■ **PROBLEM STATEMENT**: From the line with "PINK_GREY = (0.36, 0.22, 0.22)" to the line with "bpy.data.objects.remove(obj)", both lines included, set down exactly those lines, please, and no others.

■ **COLLECTED DATA**:
□ □ □ □ □

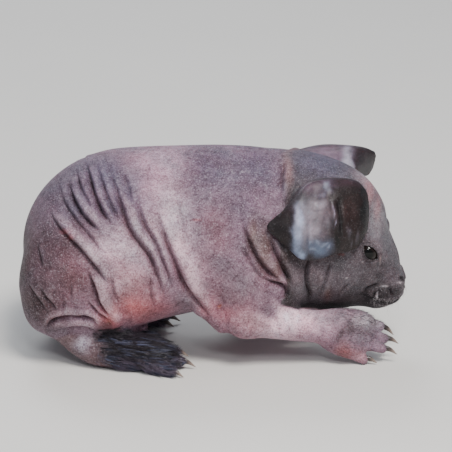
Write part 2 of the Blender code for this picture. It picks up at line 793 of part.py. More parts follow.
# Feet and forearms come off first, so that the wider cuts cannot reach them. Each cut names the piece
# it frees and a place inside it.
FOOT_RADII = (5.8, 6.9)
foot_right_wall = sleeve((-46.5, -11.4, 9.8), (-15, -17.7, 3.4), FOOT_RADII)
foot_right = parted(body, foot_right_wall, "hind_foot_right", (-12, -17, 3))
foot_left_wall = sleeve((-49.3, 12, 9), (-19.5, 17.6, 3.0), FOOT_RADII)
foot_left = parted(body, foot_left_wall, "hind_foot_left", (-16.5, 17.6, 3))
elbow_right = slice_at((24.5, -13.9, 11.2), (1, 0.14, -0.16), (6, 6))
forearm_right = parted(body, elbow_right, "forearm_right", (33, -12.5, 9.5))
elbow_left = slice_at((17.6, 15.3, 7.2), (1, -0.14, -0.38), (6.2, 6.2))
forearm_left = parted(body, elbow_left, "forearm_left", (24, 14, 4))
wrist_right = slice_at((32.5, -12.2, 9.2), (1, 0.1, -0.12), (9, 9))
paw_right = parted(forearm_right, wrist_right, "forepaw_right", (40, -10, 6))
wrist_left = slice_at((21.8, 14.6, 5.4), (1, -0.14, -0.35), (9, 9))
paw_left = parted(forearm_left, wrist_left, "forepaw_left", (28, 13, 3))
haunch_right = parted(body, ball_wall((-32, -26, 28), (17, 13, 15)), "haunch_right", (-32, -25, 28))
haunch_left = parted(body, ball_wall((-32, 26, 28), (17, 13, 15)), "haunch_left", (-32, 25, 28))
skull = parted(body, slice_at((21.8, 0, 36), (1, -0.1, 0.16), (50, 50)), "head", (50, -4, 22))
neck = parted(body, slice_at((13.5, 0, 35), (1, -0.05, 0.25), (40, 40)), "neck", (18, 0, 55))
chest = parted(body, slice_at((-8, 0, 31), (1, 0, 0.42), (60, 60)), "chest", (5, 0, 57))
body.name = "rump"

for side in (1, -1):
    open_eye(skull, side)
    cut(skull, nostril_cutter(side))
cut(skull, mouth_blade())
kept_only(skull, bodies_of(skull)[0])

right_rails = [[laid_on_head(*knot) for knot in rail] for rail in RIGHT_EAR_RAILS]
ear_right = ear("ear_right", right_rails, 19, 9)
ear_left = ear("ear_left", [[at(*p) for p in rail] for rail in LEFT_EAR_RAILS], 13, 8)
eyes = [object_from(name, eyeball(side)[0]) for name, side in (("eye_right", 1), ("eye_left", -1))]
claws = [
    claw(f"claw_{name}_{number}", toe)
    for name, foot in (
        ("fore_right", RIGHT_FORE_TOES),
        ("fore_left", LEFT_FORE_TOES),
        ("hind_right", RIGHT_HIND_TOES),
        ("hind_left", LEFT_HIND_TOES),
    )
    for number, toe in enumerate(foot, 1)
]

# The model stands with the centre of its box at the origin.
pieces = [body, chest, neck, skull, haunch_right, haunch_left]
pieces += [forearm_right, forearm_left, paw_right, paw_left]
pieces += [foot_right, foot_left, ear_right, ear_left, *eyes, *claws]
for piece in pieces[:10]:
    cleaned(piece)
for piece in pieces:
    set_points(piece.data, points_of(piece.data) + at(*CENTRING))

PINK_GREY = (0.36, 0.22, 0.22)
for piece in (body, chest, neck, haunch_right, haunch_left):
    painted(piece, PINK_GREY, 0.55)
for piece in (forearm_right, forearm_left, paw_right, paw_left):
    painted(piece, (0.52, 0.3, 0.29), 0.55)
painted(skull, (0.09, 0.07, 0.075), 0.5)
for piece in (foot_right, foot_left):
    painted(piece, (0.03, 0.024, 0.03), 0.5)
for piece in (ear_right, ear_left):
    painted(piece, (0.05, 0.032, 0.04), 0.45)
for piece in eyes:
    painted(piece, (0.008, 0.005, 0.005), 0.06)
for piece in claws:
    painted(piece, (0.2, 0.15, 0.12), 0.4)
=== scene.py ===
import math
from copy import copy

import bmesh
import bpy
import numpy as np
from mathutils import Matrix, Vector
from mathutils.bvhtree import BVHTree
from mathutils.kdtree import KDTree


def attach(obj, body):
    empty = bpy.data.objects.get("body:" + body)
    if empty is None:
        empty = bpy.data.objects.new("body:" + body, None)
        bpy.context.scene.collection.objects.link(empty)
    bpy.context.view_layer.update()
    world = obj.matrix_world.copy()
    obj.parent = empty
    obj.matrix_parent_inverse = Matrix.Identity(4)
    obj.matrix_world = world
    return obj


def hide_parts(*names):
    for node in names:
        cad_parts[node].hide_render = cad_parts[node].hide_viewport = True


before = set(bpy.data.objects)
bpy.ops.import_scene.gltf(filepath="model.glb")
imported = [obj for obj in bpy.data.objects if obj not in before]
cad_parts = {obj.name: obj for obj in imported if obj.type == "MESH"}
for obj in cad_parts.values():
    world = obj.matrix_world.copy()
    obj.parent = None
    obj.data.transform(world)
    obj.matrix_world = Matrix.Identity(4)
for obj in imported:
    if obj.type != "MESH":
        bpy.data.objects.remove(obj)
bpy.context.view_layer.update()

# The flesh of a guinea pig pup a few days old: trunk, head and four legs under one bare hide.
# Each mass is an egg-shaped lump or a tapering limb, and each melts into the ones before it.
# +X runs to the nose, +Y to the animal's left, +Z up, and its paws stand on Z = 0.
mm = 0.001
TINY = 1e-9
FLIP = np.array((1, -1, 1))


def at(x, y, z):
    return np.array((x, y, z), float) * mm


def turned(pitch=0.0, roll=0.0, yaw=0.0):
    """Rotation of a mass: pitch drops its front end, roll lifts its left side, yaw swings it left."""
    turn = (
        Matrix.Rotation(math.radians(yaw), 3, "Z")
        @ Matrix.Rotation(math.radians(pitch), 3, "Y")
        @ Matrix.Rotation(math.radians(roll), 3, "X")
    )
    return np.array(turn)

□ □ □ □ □

■ **EXPECTED ANSWER**:
PINK_GREY = (0.36, 0.22, 0.22)
for piece in (body, chest, neck, haunch_right, haunch_left):
    painted(piece, PINK_GREY, 0.55)
for piece in (forearm_right, forearm_left, paw_right, paw_left):
    painted(piece, (0.52, 0.3, 0.29), 0.55)
painted(skull, (0.09, 0.07, 0.075), 0.5)
for piece in (foot_right, foot_left):
    painted(piece, (0.03, 0.024, 0.03), 0.5)
for piece in (ear_right, ear_left):
    painted(piece, (0.05, 0.032, 0.04), 0.45)
for piece in eyes:
    painted(piece, (0.008, 0.005, 0.005), 0.06)
for piece in claws:
    painted(piece, (0.2, 0.15, 0.12), 0.4)
=== scene.py ===
import math
from copy import copy

import bmesh
import bpy
import numpy as np
from mathutils import Matrix, Vector
from mathutils.bvhtree import BVHTree
from mathutils.kdtree import KDTree


def attach(obj, body):
    empty = bpy.data.objects.get("body:" + body)
    if empty is None:
        empty = bpy.data.objects.new("body:" + body, None)
        bpy.context.scene.collection.objects.link(empty)
    bpy.context.view_layer.update()
    world = obj.matrix_world.copy()
    obj.parent = empty
    obj.matrix_parent_inverse = Matrix.Identity(4)
    obj.matrix_world = world
    return obj


def hide_parts(*names):
    for node in names:
        cad_parts[node].hide_render = cad_parts[node].hide_viewport = True


before = set(bpy.data.objects)
bpy.ops.import_scene.gltf(filepath="model.glb")
imported = [obj for obj in bpy.data.objects if obj not in before]
cad_parts = {obj.name: obj for obj in imported if obj.type == "MESH"}
for obj in cad_parts.values():
    world = obj.matrix_world.copy()
    obj.parent = None
    obj.data.transform(world)
    obj.matrix_world = Matrix.Identity(4)
for obj in imported:
    if obj.type != "MESH":
        bpy.data.objects.remove(obj)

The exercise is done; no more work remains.